Was looking into getting a custom built Santa Maria/Argenrine style grill built by a local welder here.

1) I’m definitely getting stainless steel grates. Don’t want to deal with rust issues in the future.

Is it worth it making the whole exterior of the grill also stainless steel. As you can see from the first picture, the grill grates are SS. But the outside (black part) is heavy duty hot rolled steel. Is simply covering the grill enough to prevent rust issue on the outside? For those of you with carbon steel type exterior, how’s it holding up? I live in Southern Cali about 20 miles away from the beach, not sure if rust is an issue here

2) how do these grill work without any convection heat since they have no lids! Again I don’t plan to use it for low n slow long smokes (can use the Kamado Joe for that). But even for bigger cuts, you would think a lid is important?

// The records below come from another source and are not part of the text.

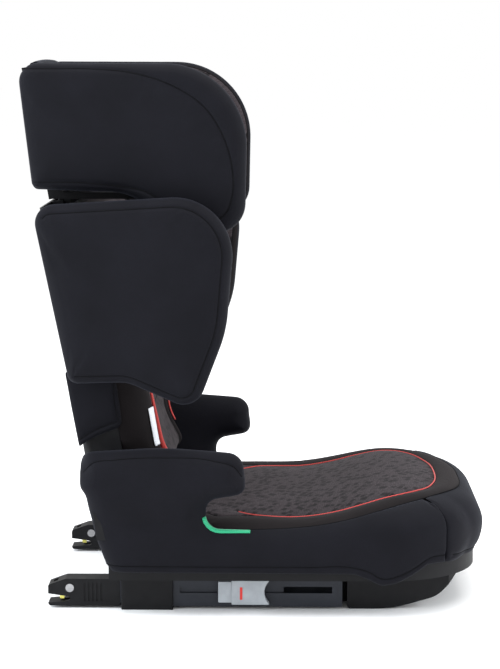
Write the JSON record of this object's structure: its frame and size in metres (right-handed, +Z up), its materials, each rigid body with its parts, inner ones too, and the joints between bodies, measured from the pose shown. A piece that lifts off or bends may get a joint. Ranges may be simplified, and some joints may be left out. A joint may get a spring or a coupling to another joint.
{
  "type": "booster seat",
  "caption": "High-back booster seat with padded wings, armrests, sliding ISOFIX arms with latches, a reclining backrest and a height-adjustable headrest.",
  "frame": {"origin": "on the floor, under the middle of the seat's bounding box", "axes": "+Z up, -Y the way the child faces, +X the child's left"},
  "size_m": [0.432, 0.5609, 0.6479],
  "materials": {
    "cover_fabric": "dark navy scuba knit over foam, soft sheen",
    "insert_fabric": "melange knit with a dark broken dash pattern, dark borders",
    "foam": "expanded foam block, cut",
    "black_plastic": "moulded, fine texture",
    "grey_plastic": "moulded, satin",
    "red_plastic": "moulded, satin",
    "green_trim": "woven binding",
    "red_piping": "woven binding",
    "white_label": "blank satin label",
    "painted_steel": "powder coated",
    "bright_steel": "zinc plated",
    "yellow_zinc": "yellow passivated steel"
  },
  "bodies": {
    "base": {"base_shell": "black_plastic", "base_underbody": "black_plastic", "base_foam": "foam", "seat_cushion": "insert_fabric", "front_panel": "cover_fabric", "rail_screws": "bright_steel", "backrest_hinge_bar": "bright_steel", "side_cover_left": "cover_fabric", "side_cover_right": "cover_fabric", "armrest_core_left": "black_plastic", "armrest_core_right": "black_plastic", "lap_belt_marker_left": "green_trim", "lap_belt_marker_right": "green_trim", "isofix_rail_left": "painted_steel", "isofix_rail_right": "painted_steel", "rail_bracket_left": "black_plastic", "rail_bracket_right": "black_plastic"},
    "backrest": {"backrest_shell": "black_plastic", "backrest_inner_panel": "black_plastic", "backrest_screws": "bright_steel", "height_rack": "black_plastic", "backrest_pad": "insert_fabric", "backrest_trim": "red_piping", "care_label": "white_label", "lower_back_cover_left": "cover_fabric", "lower_back_cover_right": "cover_fabric", "torso_wing_core_left": "black_plastic", "torso_wing_core_right": "black_plastic", "torso_wing_left": "cover_fabric", "torso_wing_right": "cover_fabric"},
    "headrest": {"headrest_shell": "black_plastic", "headrest_slider": "black_plastic", "headrest_pad": "insert_fabric", "handle_springs": "bright_steel", "headrest_wing_core_left": "black_plastic", "headrest_wing_core_right": "black_plastic", "headrest_wing_left": "cover_fabric", "headrest_wing_right": "cover_fabric", "belt_guide_left": "black_plastic", "belt_guide_right": "black_plastic"},
    "height_handle": {"height_handle": "black_plastic"},
    "lock_bar": {"headrest_lock_bar": "bright_steel"},
    "isofix_left": {"isofix_arm_left": "painted_steel", "isofix_connector_left": "black_plastic", "hook_rivet_left": "bright_steel", "adjuster_body_left": "grey_plastic", "lock_indicator_left": "red_plastic", "release_spring_left": "bright_steel"},
    "latch_left": {"isofix_latch_hook_left": "yellow_zinc"},
    "button_left": {"isofix_release_button_left": "grey_plastic"},
    "gate_left": {"belt_gate_left": "red_plastic"},
    "isofix_right": {"isofix_arm_right": "painted_steel", "isofix_connector_right": "black_plastic", "hook_rivet_right": "bright_steel", "adjuster_body_right": "grey_plastic", "lock_indicator_right": "red_plastic", "release_spring_right": "bright_steel"},
    "latch_right": {"isofix_latch_hook_right": "yellow_zinc"},
    "button_right": {"isofix_release_button_right": "grey_plastic"},
    "gate_right": {"belt_gate_right": "red_plastic"}
  },
  "joints": [
    {"name": "backrest_recline", "type": "hinge", "parent": "base", "child": "backrest", "pos_m": [0, 0.16, 0.112], "axis": [-1, 0, 0], "range_deg": [-9, 16]},
    {"name": "headrest_height", "type": "slide", "parent": "backrest", "child": "headrest", "axis": [0, 0.1668, 0.986], "range_m": [0, 0.17]},
    {"name": "height_release", "type": "slide", "parent": "headrest", "child": "height_handle", "axis": [0, 0.1668, 0.986], "range_m": [0, 0.008], "stiffness_N_per_m": 1500, "springref_m": -0.003, "deforming": ["handle_springs"]},
    {"name": "lock_bar_lift", "type": "slide", "parent": "headrest", "child": "lock_bar", "axis": [0, -0.986, 0.1668], "range_m": [0, 0.006]},
    {"name": "isofix_slide_left", "type": "slide", "parent": "base", "child": "isofix_left", "axis": [0, 1, 0], "range_m": [-0.055, 0.038]},
    {"name": "latch_left_turn", "type": "hinge", "parent": "isofix_left", "child": "latch_left", "pos_m": [0.14, 0.226, 0.025], "axis": [1, 0, 0], "range_deg": [0, 40], "stiffness_Nm_per_rad": 0.05, "springref_deg": -20.05},
    {"name": "button_left_press", "type": "slide", "parent": "isofix_left", "child": "button_left", "axis": [0, -1, 0], "range_m": [0, 0.006], "stiffness_N_per_m": 800, "springref_m": -0.002, "deforming": ["release_spring_left"]},
    {"name": "gate_left_swing", "type": "hinge", "parent": "headrest", "child": "gate_left", "pos_m": [0.1445, 0.134, 0.466], "axis": [0, 1, 0], "range_deg": [0, 35], "stiffness_Nm_per_rad": 0.01, "springref_deg": -20.05},
    {"name": "isofix_slide_right", "type": "slide", "parent": "base", "child": "isofix_right", "axis": [0, 1, 0], "range_m": [-0.055, 0.038]},
    {"name": "latch_right_turn", "type": "hinge", "parent": "isofix_right", "child": "latch_right", "pos_m": [-0.14, 0.226, 0.025], "axis": [1, 0, 0], "range_deg": [0, 40], "stiffness_Nm_per_rad": 0.05, "springref_deg": -20.05},
    {"name": "button_right_press", "type": "slide", "parent": "isofix_right", "child": "button_right", "axis": [0, -1, 0], "range_m": [0, 0.006], "stiffness_N_per_m": 800, "springref_m": -0.002, "deforming": ["release_spring_right"]},
    {"name": "gate_right_swing", "type": "hinge", "parent": "headrest", "child": "gate_right", "pos_m": [-0.1445, 0.134, 0.466], "axis": [0, -1, 0], "range_deg": [0, 35], "stiffness_Nm_per_rad": 0.01, "springref_deg": -20.05}
  ],
  "couplings": [
    {"joint": "lock_bar_lift", "follows": "height_release", "ratio": 0.75}
  ]
}
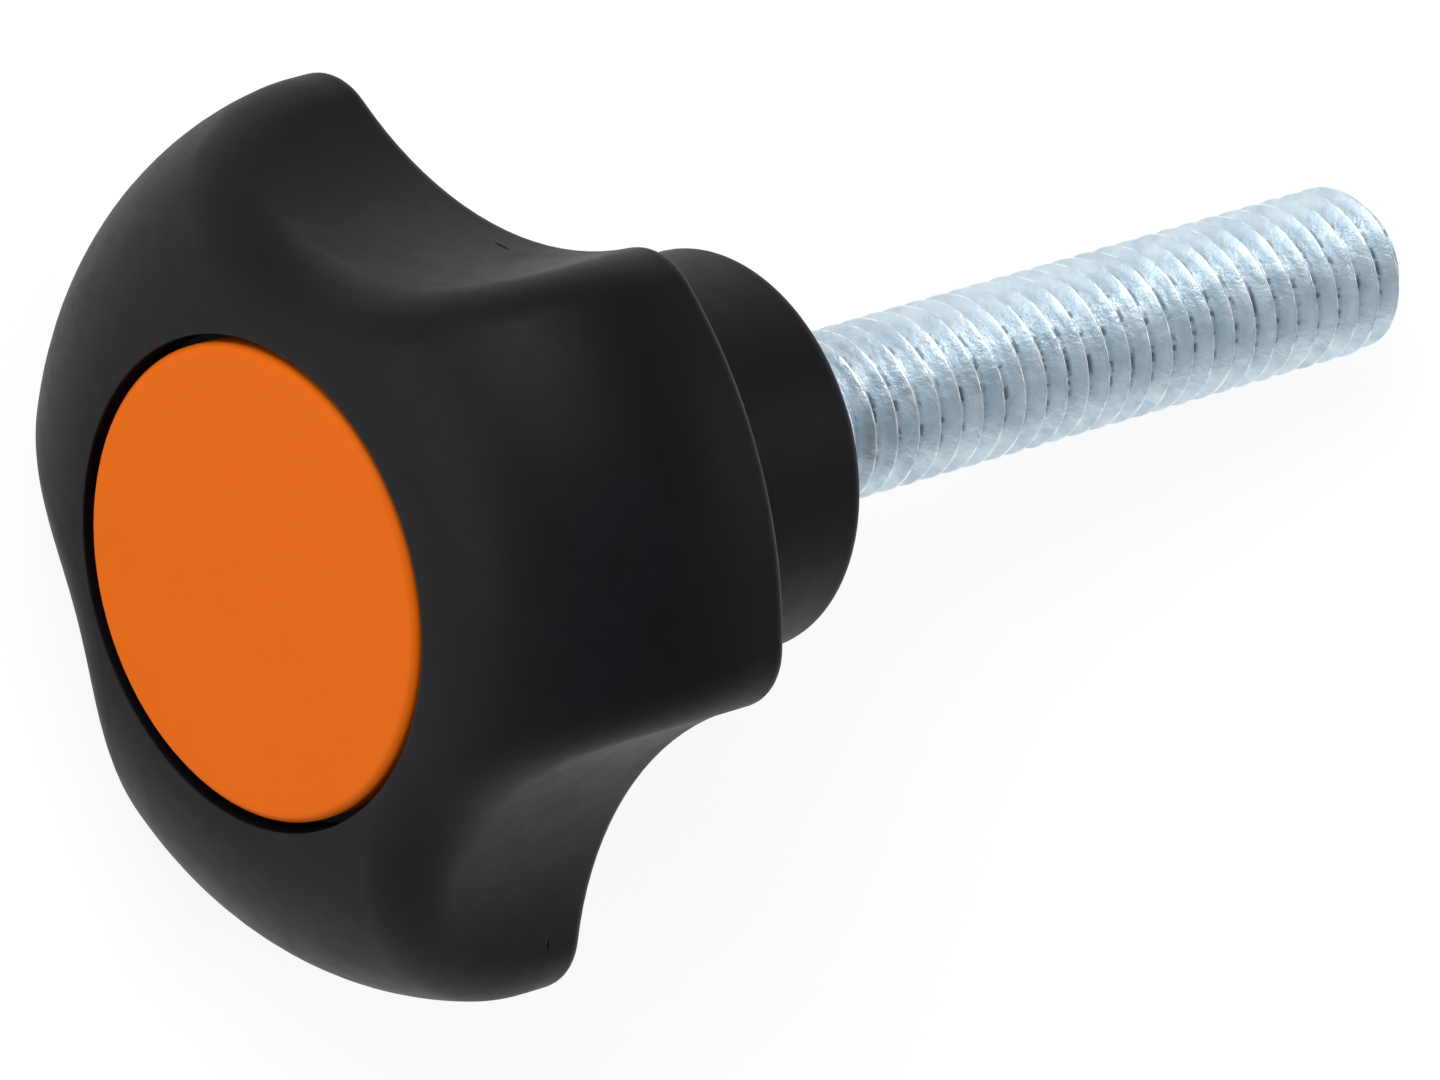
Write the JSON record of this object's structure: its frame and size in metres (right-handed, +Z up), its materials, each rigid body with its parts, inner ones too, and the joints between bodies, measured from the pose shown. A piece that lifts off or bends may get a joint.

3) on the other pictures, you can see some of these Santa Maria grills have adjustable vent. But most of these style of grills don’t have any vent/dampers, pretty much a closed box and the only air flow is coming from the top. Am I missing something here, shouldn’t all charcoal/wood burning grill have some sort of vent system for proper air flow and maintaining the fire? Or is simply the air flow from the top sufficient?

4) Argentine V grates look very cool. But isn’t better to have the fat drop on the coals below and create that nice smoke flavor? Since these grills can be vertically adjusted with the fly wheel, seems like flair ups can be managed? Are there some other advantages to v style grates that I’m missing?

5) any other suggestion to the design, I’m getting firebricks lined in the interior if I end up order this grill. I also recently saw these adjustable charcoal type grill like M1/Hasty bake/etc, so that’s another whole can of worms.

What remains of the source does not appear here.